-- Exercise task --
Write out every line below that includes the word "axes".

-- Dataset excerpts --
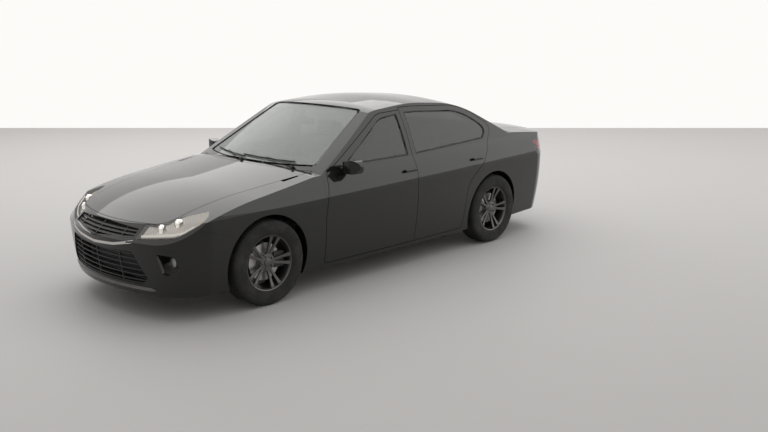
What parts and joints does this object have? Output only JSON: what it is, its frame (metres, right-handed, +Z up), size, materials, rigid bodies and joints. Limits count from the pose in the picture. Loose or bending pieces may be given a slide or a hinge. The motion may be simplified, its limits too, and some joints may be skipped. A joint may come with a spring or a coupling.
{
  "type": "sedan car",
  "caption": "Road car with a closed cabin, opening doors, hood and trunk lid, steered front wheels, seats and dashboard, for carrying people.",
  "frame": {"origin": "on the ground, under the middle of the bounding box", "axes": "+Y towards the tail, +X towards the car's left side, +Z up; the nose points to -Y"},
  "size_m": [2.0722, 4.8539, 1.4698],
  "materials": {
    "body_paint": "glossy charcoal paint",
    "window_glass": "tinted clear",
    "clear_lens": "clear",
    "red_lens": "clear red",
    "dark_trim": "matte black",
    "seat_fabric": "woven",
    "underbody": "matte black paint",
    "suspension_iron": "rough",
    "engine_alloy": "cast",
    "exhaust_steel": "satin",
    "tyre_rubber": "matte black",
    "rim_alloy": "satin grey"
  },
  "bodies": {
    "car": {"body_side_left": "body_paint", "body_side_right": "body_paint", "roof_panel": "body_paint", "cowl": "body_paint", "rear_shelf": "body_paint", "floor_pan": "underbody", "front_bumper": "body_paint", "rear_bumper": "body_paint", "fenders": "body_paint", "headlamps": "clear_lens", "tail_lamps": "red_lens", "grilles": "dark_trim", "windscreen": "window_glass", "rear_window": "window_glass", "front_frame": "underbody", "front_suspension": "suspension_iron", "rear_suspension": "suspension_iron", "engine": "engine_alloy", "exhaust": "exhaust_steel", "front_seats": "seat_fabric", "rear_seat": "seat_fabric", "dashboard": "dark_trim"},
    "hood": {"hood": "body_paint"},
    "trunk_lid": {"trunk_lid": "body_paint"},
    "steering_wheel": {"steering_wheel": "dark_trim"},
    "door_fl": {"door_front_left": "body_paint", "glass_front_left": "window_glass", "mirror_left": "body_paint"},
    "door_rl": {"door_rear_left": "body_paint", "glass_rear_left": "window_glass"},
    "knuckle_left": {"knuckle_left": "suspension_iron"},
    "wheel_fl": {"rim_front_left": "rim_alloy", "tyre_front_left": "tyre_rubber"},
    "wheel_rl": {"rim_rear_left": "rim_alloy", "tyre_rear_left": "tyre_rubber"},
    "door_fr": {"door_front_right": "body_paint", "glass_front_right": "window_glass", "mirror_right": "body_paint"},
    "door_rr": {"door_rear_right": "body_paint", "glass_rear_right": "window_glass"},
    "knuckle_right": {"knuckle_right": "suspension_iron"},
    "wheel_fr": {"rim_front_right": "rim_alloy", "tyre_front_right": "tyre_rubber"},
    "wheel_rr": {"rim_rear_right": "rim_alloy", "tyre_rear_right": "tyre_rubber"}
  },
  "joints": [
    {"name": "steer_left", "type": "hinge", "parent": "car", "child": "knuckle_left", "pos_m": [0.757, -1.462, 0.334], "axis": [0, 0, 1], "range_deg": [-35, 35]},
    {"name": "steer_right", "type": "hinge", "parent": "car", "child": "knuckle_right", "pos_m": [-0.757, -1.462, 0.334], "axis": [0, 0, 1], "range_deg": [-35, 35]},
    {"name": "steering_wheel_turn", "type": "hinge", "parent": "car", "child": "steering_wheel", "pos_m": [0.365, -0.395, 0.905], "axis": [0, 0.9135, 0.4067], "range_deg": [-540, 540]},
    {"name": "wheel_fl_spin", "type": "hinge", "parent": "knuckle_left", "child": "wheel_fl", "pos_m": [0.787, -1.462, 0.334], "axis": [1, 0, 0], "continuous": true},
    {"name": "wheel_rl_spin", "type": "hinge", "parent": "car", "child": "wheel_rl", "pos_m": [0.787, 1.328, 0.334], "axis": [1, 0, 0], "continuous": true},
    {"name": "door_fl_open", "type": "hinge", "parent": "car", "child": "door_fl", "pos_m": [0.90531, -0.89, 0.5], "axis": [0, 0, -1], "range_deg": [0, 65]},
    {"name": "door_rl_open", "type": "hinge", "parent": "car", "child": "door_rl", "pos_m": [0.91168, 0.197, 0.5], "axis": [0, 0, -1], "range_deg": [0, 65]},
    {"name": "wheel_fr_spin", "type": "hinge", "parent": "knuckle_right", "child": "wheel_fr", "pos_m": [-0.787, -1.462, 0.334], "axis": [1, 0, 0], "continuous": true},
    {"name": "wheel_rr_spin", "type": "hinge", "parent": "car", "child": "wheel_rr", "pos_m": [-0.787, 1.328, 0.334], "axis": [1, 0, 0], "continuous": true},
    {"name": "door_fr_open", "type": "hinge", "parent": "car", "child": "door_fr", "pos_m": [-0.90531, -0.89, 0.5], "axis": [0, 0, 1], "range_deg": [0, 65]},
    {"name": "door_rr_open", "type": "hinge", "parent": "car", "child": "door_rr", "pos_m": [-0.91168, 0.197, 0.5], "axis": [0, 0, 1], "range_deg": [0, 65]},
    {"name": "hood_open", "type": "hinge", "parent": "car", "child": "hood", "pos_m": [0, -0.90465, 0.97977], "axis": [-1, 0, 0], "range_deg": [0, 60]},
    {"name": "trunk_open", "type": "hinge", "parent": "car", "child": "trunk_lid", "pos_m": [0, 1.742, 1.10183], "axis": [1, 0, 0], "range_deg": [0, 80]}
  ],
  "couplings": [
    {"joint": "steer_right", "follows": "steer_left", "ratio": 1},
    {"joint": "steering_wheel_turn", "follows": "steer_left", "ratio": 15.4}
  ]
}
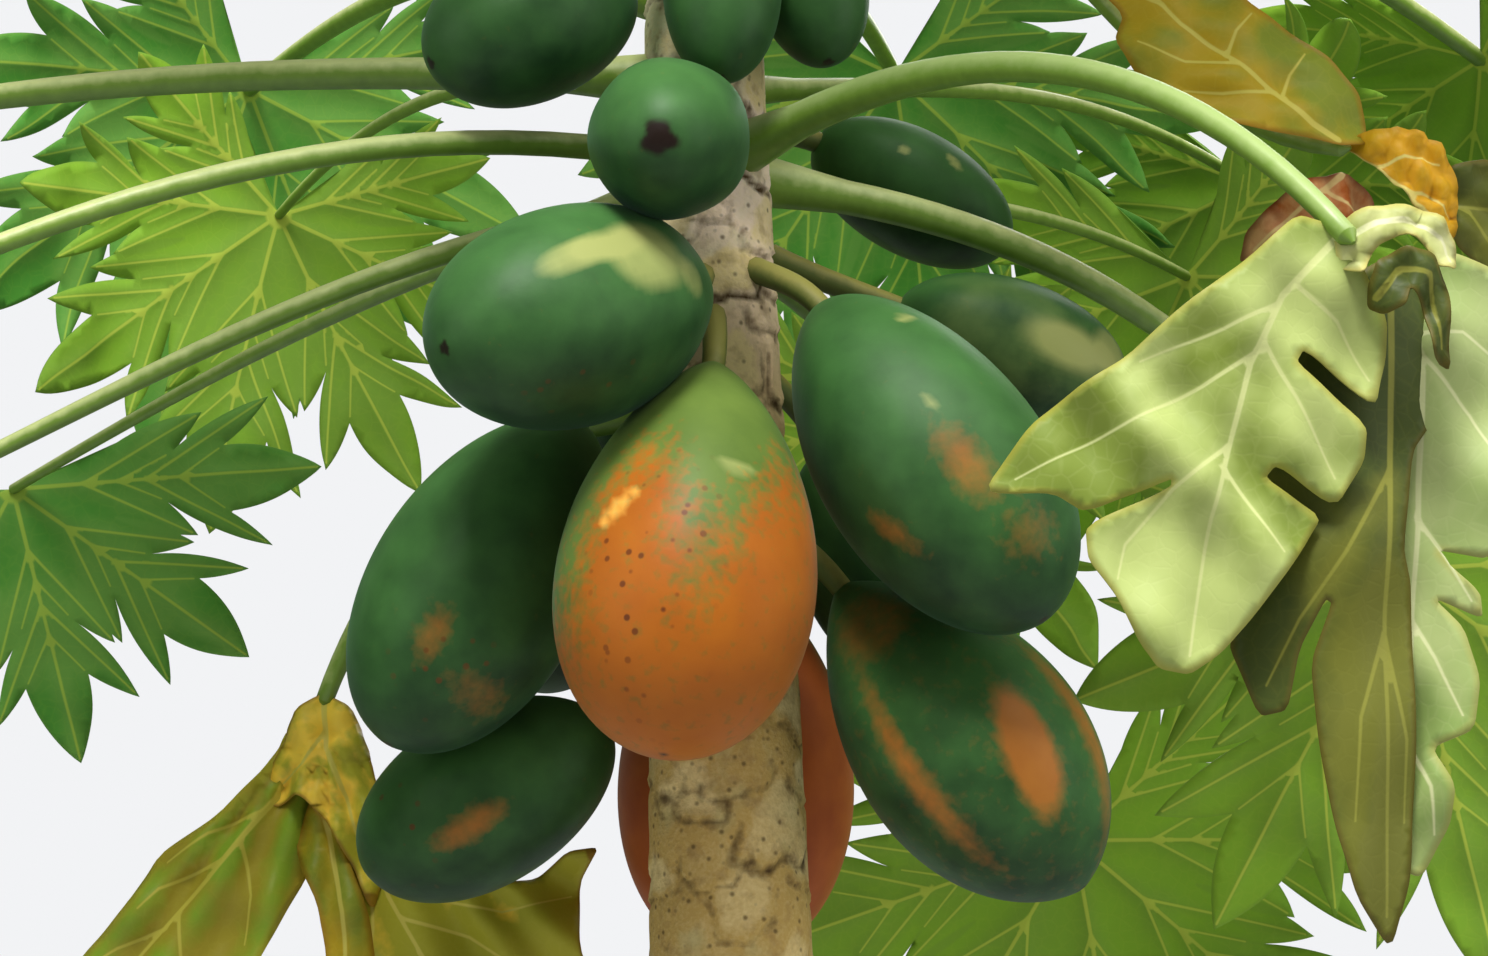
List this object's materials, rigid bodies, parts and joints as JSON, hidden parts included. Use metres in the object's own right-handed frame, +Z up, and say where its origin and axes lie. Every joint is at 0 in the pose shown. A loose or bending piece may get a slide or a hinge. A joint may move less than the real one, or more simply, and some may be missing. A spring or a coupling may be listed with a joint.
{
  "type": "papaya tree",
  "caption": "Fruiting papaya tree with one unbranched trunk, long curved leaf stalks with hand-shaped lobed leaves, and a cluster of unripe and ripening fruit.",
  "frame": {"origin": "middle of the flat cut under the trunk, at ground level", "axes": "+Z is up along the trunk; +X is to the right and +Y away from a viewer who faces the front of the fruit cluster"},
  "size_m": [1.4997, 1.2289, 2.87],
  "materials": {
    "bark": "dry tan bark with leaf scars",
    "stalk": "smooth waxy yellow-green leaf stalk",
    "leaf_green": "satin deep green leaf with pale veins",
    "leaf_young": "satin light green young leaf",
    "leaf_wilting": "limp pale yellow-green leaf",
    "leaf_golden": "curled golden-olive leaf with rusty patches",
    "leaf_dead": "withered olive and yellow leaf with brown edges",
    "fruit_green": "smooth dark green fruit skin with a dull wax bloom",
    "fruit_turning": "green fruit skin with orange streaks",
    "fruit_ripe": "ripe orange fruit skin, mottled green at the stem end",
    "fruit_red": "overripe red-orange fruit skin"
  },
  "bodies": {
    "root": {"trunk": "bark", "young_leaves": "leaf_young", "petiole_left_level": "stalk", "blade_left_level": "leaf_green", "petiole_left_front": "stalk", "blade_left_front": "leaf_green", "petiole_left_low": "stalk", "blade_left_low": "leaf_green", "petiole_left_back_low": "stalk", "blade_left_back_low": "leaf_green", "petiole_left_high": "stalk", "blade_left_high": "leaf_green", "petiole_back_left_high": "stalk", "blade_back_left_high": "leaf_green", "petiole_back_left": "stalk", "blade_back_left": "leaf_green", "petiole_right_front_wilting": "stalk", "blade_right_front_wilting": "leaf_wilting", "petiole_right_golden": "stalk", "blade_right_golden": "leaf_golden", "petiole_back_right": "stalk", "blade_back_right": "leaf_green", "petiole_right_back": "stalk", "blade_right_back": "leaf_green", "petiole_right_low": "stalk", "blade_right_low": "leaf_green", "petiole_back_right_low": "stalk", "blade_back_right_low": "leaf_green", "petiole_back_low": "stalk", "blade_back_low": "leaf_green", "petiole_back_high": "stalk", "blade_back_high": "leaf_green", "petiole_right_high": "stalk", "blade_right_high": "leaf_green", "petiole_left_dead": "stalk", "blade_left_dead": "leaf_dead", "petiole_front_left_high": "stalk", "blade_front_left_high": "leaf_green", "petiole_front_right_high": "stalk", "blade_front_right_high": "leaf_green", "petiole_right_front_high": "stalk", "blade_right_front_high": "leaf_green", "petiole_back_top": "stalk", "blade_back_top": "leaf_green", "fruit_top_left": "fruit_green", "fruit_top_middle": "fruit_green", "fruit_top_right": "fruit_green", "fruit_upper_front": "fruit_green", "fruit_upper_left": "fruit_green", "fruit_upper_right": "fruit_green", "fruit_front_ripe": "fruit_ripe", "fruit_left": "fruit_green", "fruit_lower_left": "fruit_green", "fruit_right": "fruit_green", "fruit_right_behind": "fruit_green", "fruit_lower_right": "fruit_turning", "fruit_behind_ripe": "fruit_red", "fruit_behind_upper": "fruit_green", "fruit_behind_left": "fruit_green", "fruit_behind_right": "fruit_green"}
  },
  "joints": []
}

...

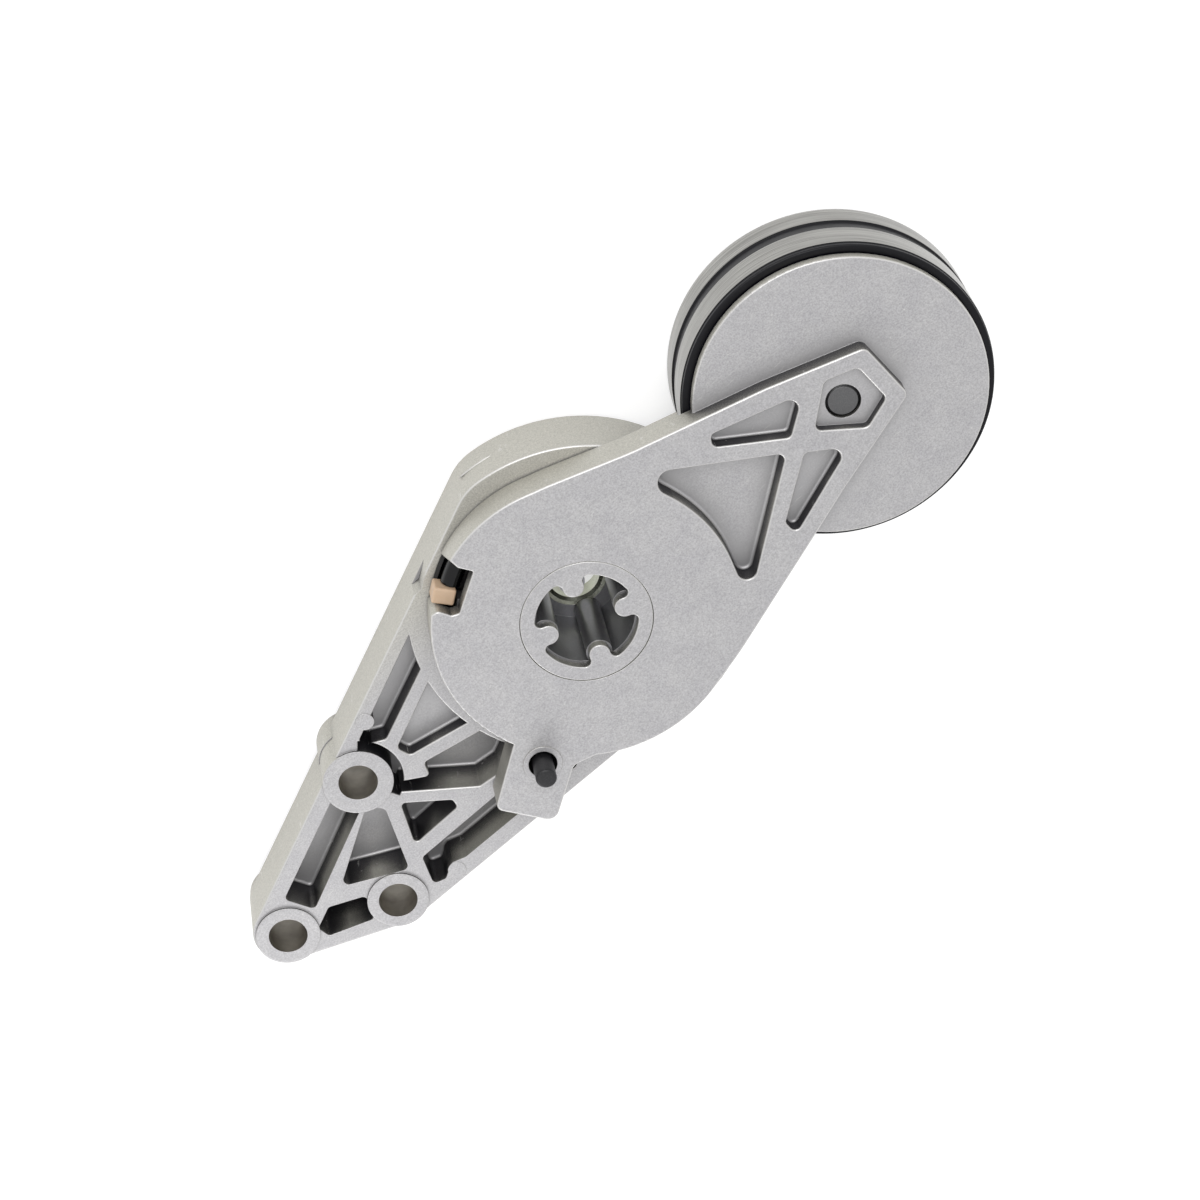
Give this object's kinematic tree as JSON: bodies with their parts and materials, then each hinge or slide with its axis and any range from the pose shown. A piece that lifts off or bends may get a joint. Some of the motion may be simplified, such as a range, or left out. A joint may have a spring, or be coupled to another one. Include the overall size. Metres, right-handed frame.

-- Exercise result --
  "frame": {"origin": "on the ground, under the middle of the bounding box", "axes": "+Y towards the tail, +X towards the car's left side, +Z up; the nose points to -Y"},
List this object's materials, rigid bodies, parts and joints as JSON, hidden parts included. Use metres in the object's own right-handed frame, +Z up, and say where its origin and axes lie. Every joint is at 0 in the pose shown. A loose or bending piece may get a slide or a hinge. A joint may move less than the real one, or more simply, and some may be missing. A spring or a coupling may be listed with a joint.
  "frame": {"origin": "middle of the flat cut under the trunk, at ground level", "axes": "+Z is up along the trunk; +X is to the right and +Y away from a viewer who faces the front of the fruit cluster"},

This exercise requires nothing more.